NASA plans to spend over $20 billion over the next seven years to build a permanent lunar base near the Moon's south pole, executed in three phases (rapid robotic scouting; early infrastructure with up to 60 tons of cargo, solar and nuclear power; and long-duration human habitation). The program calls for commercial partnerships with at least two launch providers and crewed landings every six months, with Artemis IV (and possibly V) moon landings targeted in 2028. The announcement is strategically significant for aerospace, defense and infrastructure suppliers but is largely forward-looking and unlikely to move markets materially in the near term.

Analysis

This program is a multi-year demand shock for a narrow set of high-reliability aerospace, power and robotics suppliers rather than a broad capex bonanza. Contracts will skew toward companies that can deliver radiation-hardened electronics, high-thrust/precision landing systems, and small nuclear power packages — capabilities with 18–36 month manufacturing and qualification lead times that create a premium for existing factory capacity and qualified supply chains.

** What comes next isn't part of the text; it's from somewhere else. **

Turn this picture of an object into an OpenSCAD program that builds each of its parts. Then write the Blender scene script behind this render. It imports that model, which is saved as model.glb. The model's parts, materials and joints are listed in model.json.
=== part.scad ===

Key near-term catalysts are discrete and binary: prime contract awards, selection of operational launch providers, and successful uncrewed demonstrations; each can re-rate winners within weeks of announcement. The bigger tail risks are political (Congress trimming appropriations), technical (nuclear/ISRU demos failing), and competitor reaction (accelerated foreign programs prompting hurried scope-creep), any of which would push real delivery beyond a 3–7 year horizon and compress margins. Second-order macro effects matter: defense/primes may reallocate engineering talent and bench capacity, driving wage inflation in niche aerospace labor markets and increasing lead times for non-space defense programs. Expect upward pressure on specialty metals and rad-hard semiconductor suppliers over 6–24 months, and a structural advantage for firms already certified in space-grade manufacturing — beneficiaries will be concentrated, not broad-based, creating asymmetric upside for contract winners and rapid downside for firms that miss the initial win cycle.